Categories
Alberta Politics

Alberta’s Conservatives are obsessed with Gay-Straight Alliances

Following Progressive Conservative Party leader Jason Kenney’s comments to the Calgary Postmedia editorial board fifteen days ago when he came out in favour of allowing schools to inform parents when students join a student-initiated Gay-Straight Alliance club, Alberta’s conservative politicians have tied themselves in knots over the issue.

Gay-Straight Alliances are student-initiated clubs meant empower students to create safe environments in their own schools, which studies have found may reduce the odds of suicidal thoughts and attempts among both sexual minority and straight students. As I wrote last week, having schools track their involvement in these clubs and informing their parents is not just creepy but could be dangerous.

It appeared as if Wildrose Party leader Brian Jean was setting himself apart from Kenney on April 3 by coming out against outing students to their parents, saying that “it’s much like a math club or a prayer club, and I don’t think that would be appropriate (for parents to be told when a child joins).” On April 4, he changed his tune, stating that parents should only sometimes be notified. But by April 5, he switched back to his original position that he did not believe parents should be notified if their child joins a GSA.

On April 6, Jean appeared to be contradicted by Mark Smith, the Wildrose MLA for Drayton Valley-Devon, who criticized a letter sent to school officials by Education Minister David Eggen reaffirming the NDP government’s belief that parents should not be informed if students join GSAs.

The NDP have visibly enjoyed the attention that Kenney and Jean’s comments have generated, on a provincial and even international level. These types of social issues generally play to the strength of the NDP, which is why Kenney desperately tried to pivot his message back to the provincial economy before disappearing from public sight last week.

The NDP are trying to frame Kenney as a social conservative – which he is – going back to his days as an anti-abortion activist while enrolled as a student at a Roman Catholic university in San Francisco.

A large portion of the membership base of the Wildrose Party is also social conservative, which both Kenney and Jean are courting for support in their bids to lead a new conservative party.

This week, the president of the Wildrose Party association in Medicine Hat evoked the legacy of residential schools and forced sterilization in a Facebook post supporting Kenney’s position. “How did the native schools turn out? Yup, that was the government telling us they knew best. How about sterilizing handicapped people? Yup, another brilliant government idea,” wrote Maureen Prince on Facebook post published on April 4, 2017. She also claimed in a Facebook post published on March 16, 2017 that the United Nations wants to “redistribute children to be raised by governments.”

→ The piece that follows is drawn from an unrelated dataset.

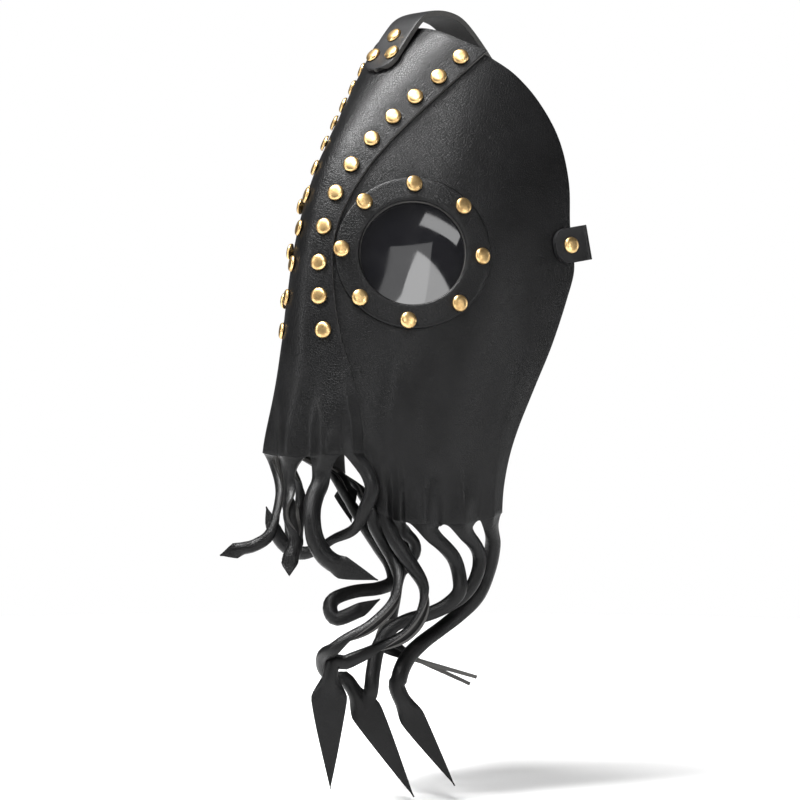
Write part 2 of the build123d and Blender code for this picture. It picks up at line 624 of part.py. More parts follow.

Prince appears to be an active member of a conservative education group called Concerned Parents of Medicine Hat School District #76, which is a vocal critic of the NDP and its stance on GSAs.

The Concerned Parents group provided “Include Parents” buttons to several Wildrose MLAs who wore them in the Legislative Assembly this week. The group appears to be associated or allied with a province-wide conservative education advocacy group called “Parents For Choice in Education.

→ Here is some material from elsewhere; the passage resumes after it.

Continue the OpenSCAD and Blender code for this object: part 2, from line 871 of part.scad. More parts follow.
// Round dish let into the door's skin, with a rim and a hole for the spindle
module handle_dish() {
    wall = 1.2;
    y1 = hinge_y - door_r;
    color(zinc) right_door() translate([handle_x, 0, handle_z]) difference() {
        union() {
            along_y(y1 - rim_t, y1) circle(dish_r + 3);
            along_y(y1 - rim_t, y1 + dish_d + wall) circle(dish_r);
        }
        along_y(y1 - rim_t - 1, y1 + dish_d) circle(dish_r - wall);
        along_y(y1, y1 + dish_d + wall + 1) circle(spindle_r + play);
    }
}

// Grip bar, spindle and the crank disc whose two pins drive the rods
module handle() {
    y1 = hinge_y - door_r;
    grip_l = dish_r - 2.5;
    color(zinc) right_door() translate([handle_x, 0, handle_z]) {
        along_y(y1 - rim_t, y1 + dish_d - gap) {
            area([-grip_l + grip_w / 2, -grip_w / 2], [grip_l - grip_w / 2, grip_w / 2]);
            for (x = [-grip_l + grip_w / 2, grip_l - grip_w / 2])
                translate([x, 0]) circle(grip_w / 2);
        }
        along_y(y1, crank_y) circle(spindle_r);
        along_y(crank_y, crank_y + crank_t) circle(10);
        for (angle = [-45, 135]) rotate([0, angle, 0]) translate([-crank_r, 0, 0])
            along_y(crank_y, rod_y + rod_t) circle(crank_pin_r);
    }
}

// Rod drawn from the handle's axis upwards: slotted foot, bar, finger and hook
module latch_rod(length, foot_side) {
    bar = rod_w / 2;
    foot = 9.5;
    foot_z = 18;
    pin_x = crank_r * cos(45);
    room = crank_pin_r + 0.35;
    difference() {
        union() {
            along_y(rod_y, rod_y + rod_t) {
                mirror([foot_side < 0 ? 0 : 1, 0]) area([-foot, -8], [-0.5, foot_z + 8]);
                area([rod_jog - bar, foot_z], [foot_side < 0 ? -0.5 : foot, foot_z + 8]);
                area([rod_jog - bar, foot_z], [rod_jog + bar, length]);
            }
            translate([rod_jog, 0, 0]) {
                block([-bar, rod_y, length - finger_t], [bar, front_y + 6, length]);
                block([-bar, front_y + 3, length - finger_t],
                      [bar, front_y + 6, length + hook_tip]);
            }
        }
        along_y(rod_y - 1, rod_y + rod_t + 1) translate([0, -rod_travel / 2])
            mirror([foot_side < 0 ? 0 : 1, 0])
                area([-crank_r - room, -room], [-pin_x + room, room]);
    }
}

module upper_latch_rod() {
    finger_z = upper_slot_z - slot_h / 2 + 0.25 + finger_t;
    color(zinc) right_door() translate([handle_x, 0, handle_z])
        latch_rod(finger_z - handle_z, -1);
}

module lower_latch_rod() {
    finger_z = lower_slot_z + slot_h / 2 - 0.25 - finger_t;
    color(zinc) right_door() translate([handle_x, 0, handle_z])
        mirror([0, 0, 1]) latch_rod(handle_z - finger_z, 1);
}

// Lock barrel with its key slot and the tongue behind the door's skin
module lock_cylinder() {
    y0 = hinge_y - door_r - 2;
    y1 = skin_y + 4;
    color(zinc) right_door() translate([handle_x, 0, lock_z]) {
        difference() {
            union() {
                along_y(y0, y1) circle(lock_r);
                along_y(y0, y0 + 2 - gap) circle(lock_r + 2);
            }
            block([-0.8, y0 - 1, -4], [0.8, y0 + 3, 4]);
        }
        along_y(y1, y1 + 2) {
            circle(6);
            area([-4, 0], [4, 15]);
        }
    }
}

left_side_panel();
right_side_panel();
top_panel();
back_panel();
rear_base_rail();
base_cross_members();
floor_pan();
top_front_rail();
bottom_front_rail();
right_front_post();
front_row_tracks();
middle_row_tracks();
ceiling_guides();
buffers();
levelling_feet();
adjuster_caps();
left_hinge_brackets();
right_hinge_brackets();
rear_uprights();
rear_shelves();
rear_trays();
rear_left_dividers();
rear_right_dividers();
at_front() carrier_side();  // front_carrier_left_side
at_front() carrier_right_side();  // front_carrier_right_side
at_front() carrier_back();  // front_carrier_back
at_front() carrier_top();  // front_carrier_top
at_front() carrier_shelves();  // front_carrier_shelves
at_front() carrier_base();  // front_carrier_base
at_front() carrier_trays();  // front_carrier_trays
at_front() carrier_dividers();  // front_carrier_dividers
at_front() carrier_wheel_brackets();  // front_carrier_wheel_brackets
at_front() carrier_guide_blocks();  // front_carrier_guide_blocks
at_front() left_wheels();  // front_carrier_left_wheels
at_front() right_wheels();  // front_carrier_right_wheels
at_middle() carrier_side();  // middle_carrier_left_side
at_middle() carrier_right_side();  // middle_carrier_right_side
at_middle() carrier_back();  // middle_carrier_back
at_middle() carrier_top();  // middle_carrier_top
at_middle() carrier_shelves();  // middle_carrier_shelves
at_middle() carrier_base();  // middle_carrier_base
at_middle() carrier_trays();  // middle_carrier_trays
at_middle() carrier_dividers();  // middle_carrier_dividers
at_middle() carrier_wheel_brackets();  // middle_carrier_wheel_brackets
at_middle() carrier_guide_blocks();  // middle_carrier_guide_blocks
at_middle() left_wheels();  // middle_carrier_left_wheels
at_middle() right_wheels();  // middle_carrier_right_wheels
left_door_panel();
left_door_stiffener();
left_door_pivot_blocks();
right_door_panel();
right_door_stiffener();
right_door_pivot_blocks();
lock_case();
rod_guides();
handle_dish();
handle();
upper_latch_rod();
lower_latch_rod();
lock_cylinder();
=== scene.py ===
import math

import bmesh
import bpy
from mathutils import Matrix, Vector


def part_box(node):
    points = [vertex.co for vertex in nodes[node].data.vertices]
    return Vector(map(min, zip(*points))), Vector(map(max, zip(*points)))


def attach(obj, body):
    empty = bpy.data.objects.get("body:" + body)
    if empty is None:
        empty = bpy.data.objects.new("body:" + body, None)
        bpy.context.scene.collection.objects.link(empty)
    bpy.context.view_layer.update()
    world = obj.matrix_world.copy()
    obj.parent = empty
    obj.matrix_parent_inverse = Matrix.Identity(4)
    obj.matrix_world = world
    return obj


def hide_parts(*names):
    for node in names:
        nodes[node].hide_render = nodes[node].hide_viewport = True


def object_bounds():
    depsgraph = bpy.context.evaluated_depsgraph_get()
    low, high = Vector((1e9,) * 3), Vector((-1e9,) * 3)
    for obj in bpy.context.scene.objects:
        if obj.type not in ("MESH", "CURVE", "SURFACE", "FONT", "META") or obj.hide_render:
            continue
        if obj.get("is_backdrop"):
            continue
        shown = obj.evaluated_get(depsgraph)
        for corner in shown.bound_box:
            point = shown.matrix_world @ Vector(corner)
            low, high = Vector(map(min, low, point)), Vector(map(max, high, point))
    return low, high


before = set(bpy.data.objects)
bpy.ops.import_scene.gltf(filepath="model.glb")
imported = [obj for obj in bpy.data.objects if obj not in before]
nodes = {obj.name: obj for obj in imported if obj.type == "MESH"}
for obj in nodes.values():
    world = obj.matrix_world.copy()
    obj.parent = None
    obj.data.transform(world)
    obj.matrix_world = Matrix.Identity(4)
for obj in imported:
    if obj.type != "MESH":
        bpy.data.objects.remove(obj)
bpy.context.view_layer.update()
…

Parents for Choice took issue with Jean’s first and third positions against potentially outing students to their parents, saying that he and Education Minister David Eggen had the “gall to falsely and audaciously accuse parents of being the greater danger to these vulnerable youth.”

With conservative politicians stuck on the GSA issue, Premier Rachel Notley’s NDP government has been playing to their strengths, spending the past few weeks announcing lower school fees, school nutrition programs, locations for $25-per day childcare programs, and the construction of new schools, hospitals and affordable housing projects.

The NDP subtly shifted their messaging over the past few months, focusing on launching new programs and projects that they argue will “make lives better for Albertans,” rather than trying to out-flank the conservatives on economic issues. And it is working remarkably well for the NDP.

Meanwhile, despite previous claims by Brian Jean that he has “no interest” in social issues and Jason Kenney’s pledge to create a free-market conservative party, it appears that the only issue galvanizing conservatives over the past two weeks is whether or not to allow the state-sanctioned outing of gay kids.